Primary Symbol: T.STLC

Stelco Holdings Inc. is a Canada-based integrated and independent steelmaker with advanced integrated steelmaking facilities in North America. The Company is engaged in the production and sale of steel products. The Company produces flat-rolled value-added steels, including coated, cold-rolled, and hot-rolled steel products, as well as pig iron and metallurgical coke. It also provides gauge, crown, and shape control, as well as uniform through-coil mechanical properties. The Company’s steel products are supplied to customers in the steel service center, construction, automotive, energy, appliance, and pipe and tube industries across Canada and the United States. It operates from two facilities: Lake Erie Works (LEW) near Nanticoke, Ontario and Hamilton Works (HW) in Hamilton, Ontario.


TSX:STLC - Post by User

Post by Jasonuwon Dec 11, 2021 5:01pm
283 Views
Post# 34222172

Pros and Cons to Cash

Pros and Cons to CashThere are pros and cons to having this much cash on the balance sheet. As has been mentioned here a few times, it really comes down to the large holders. If you have 1 billion in cash and a 3 billion market cap (which is ballpark what I expect at end of Q4), it basically sets a floor to what the stock should be. As a thought experiment: if the market cap was 500 million and Stelco had 1 billion in cash with no debt, every LBO firm, private equity, and hedge fund would kill to take it private. So let's say, the stock price floor is the amount in cash we have per share ~$13. There should be no reason for it to ever trade lower than that. And as Stelco makes money each quarter, that price floor keeps rising. The downside is with such concentrated ownership and this much cash, it becomes a target to go private.
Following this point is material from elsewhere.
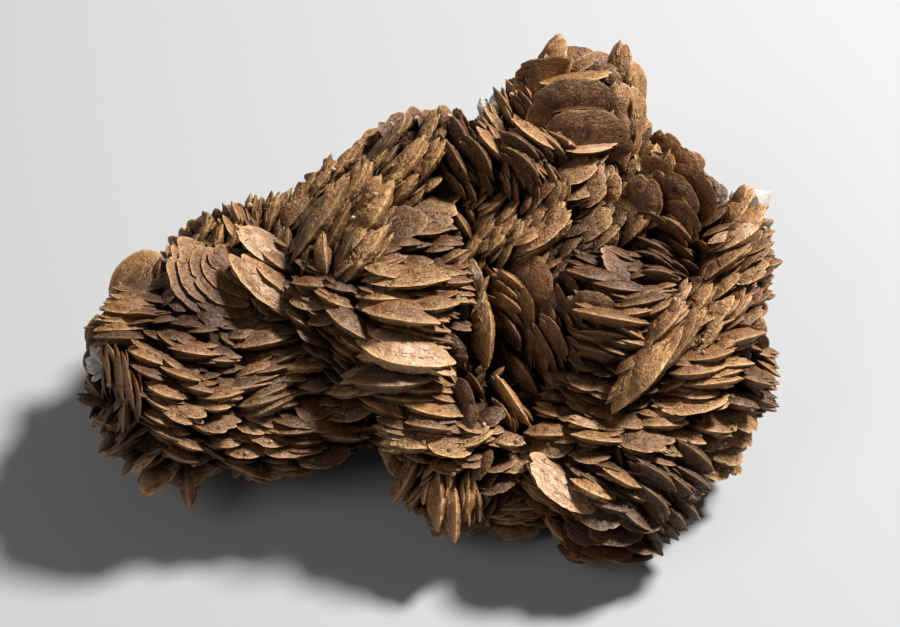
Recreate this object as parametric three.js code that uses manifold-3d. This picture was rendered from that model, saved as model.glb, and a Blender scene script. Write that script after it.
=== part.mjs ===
// A cabinet specimen of siderite: fans and books of lens-shaped crystals, grown together on a massive root of the
// same mineral, with three small clusters of quartz points. Millimetres, +Z up. The specimen lies on the flat face
// where it was broken off, the origin is in that face, and the face that is shown looks forward (-Y) and up.
import Module from 'manifold-3d';
import * as THREE from 'three';
import { mergeVertices } from 'three/addons/utils/BufferGeometryUtils.js';

const wasm = await Module();
wasm.setup();

// The show face. Places on it are [across, up] from its middle, as they are seen from straight in front of it.
const SHOW_LIFT = THREE.MathUtils.degToRad( 50 ); // how far the show face looks up from level
const SHOW_HEIGHT = 25; // its middle, above the surface that the specimen lies on
const SHOW_DISTANCE = 360; // where it is seen from

// Crystals.
const LARGE_RADIUS = 6; // a crystal above this has more corners
const LARGE_SIDES = 7;
const SMALL_SIDES = 5;
const LENS_DEPTH = 0.75; // of its width, across its long edge
const LENS_SWELL = 0.11; // half its thickness, of its radius
const LENS_LEAST = 0.5; // and at least this much
const SIZE_SPREAD = 0.22; // how much crystals of one fan differ
const TURN_SPREAD = 16; // degrees that a crystal leans from its fan

// Crystals of the sides, back and underside, which stand in small books.
const BOOK_SPACING = 17;
const BOOK_RADIUS = [ 4.5, 6.5 ];
const BOOK_STEP = 2.8;
const BOOK_PLATES = 2;
const SHOW_EDGE = 0.05; // a place that looks this much to the front belongs to the show face
const UNDERSIDE = 5; // the broken face has no crystals below this height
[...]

If you wanted to buy Stelco, you could approach the big banks and convince them to loan you 80-90% of the purchase price of $3B. You need to put up 10-20%. That is 300-600 million. After it closes, you can give yourself a $1billion dividend that is currently on the balance sheet. And you have effectively tripled your money. Stelco is still making loads of money and if they can satisfy the covenants, I don't see why lots of companies would not look at this right now. The downside is for long-term small shareholders. With such a concentrated ownership, if the large holders all approve a 5% (really small) purchase premium to closing price yesterday, we all have wasted our time on peanuts. I trusted West Fraser when they had almost 40% of market cap as cash on their balance sheet. I don't know about this team. I say that they should return the cash. Set up a Substantial Issuer Bid for 1.1 billion and get the share count under 50 million. The longer this goes on, the more risk there is to a takeover bid. This year they will earn 1.5billion in Net Income. If they earn the only HALF that amount next year, with an outstanding share count of 50 million, that's $15 a share - if the share price has risen by then - great! And if it hasn't, then they can buy back another 19 million shares. In 13 months, we could be down to 31 million shares. Keep it going until the market appreciates how much this company is earning.